— What is expected —
Quote the whole listing word for word, please.
start Provided data
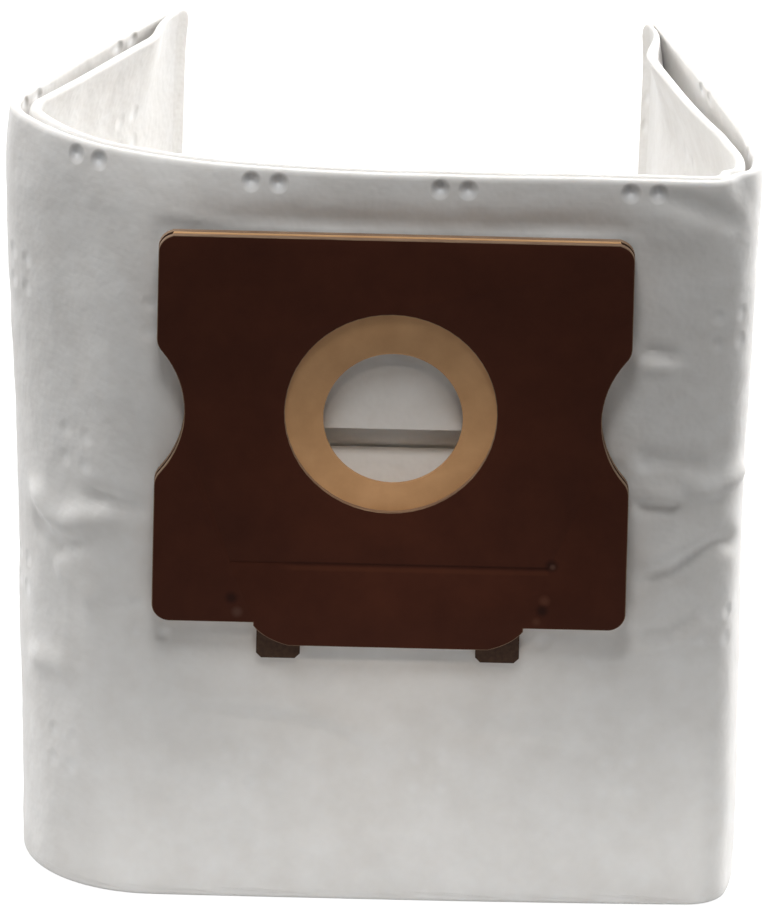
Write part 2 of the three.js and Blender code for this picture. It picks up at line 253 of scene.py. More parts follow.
def folded_places(stations, inset):
    """Places on the web's outside or inside, as an array of stations by section points, in millimetres."""
    outline, front_count = section(inset)
    depth = np.tile(outline[:, 0], (len(stations), 1))
    z = np.tile(outline[:, 1], (len(stations), 1))
    s = np.tile(stations[:, None], (1, outline.shape[0]))
    away = np.abs(s)
    length = np.where(s < 0, LENGTH[-1], LENGTH[1])
    inner_end = length - WELD_WIDTH
    front_layer = depth < CLOTH + LAYER_GAP / 2 + 0.01
    last_layer = depth > 3 * CLOTH + 2.5 * LAYER_GAP
    # Towards the ends the top folds spring apart, and the bottom gusset opens a little.
    behind_cleft = depth > 2 * CLOTH + 1.5 * LAYER_GAP
    open_at = smooth(70, 145, away) * (1 - smooth(165, inner_end - 2, away))
    spread = np.where(s < 0, SPREAD[-1], SPREAD[1])
    top_open = spread * np.clip(1 - (BAG_HEIGHT - z) / SPRING_DEPTH, 0, None)
    bottom_open = BOTTOM_SPREAD * np.clip(1 - z / BOTTOM_GUSSET, 0, None)
    depth = depth + np.where(behind_cleft, open_at * (top_open + bottom_open), 0)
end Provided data
— Worked answer —
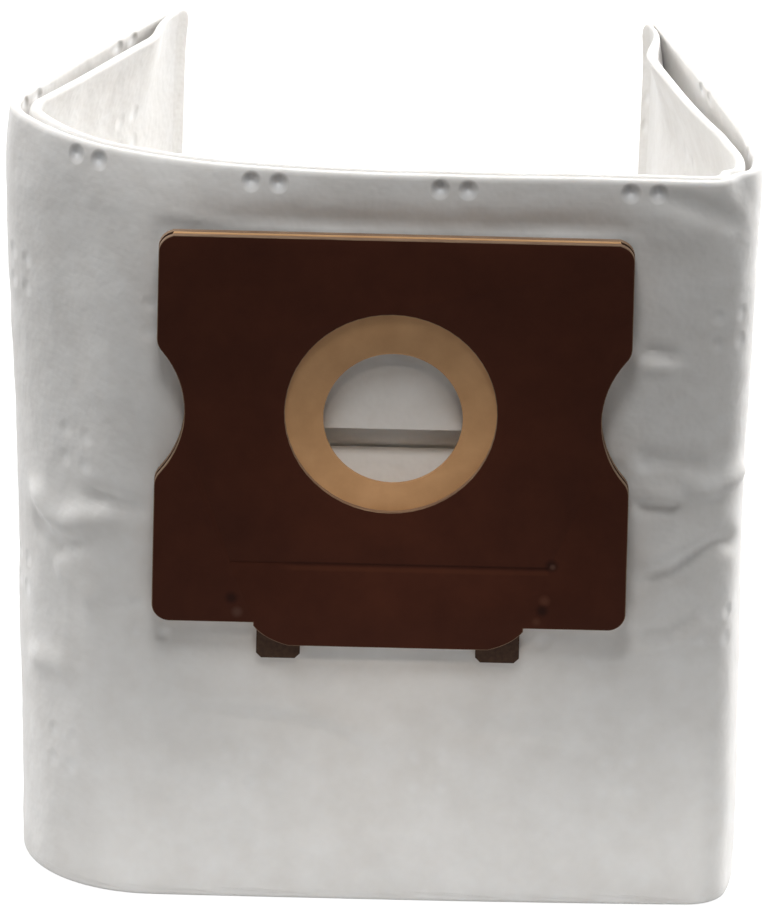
Write part 2 of the three.js and Blender code for this picture. It picks up at line 253 of scene.py. More parts follow.
def folded_places(stations, inset):
    """Places on the web's outside or inside, as an array of stations by section points, in millimetres."""
    outline, front_count = section(inset)
    depth = np.tile(outline[:, 0], (len(stations), 1))
    z = np.tile(outline[:, 1], (len(stations), 1))
    s = np.tile(stations[:, None], (1, outline.shape[0]))
    away = np.abs(s)
    length = np.where(s < 0, LENGTH[-1], LENGTH[1])
    inner_end = length - WELD_WIDTH
    front_layer = depth < CLOTH + LAYER_GAP / 2 + 0.01
    last_layer = depth > 3 * CLOTH + 2.5 * LAYER_GAP
    # Towards the ends the top folds spring apart, and the bottom gusset opens a little.
    behind_cleft = depth > 2 * CLOTH + 1.5 * LAYER_GAP
    open_at = smooth(70, 145, away) * (1 - smooth(165, inner_end - 2, away))
    spread = np.where(s < 0, SPREAD[-1], SPREAD[1])
    top_open = spread * np.clip(1 - (BAG_HEIGHT - z) / SPRING_DEPTH, 0, None)
    bottom_open = BOTTOM_SPREAD * np.clip(1 - z / BOTTOM_GUSSET, 0, None)
    depth = depth + np.where(behind_cleft, open_at * (top_open + bottom_open), 0)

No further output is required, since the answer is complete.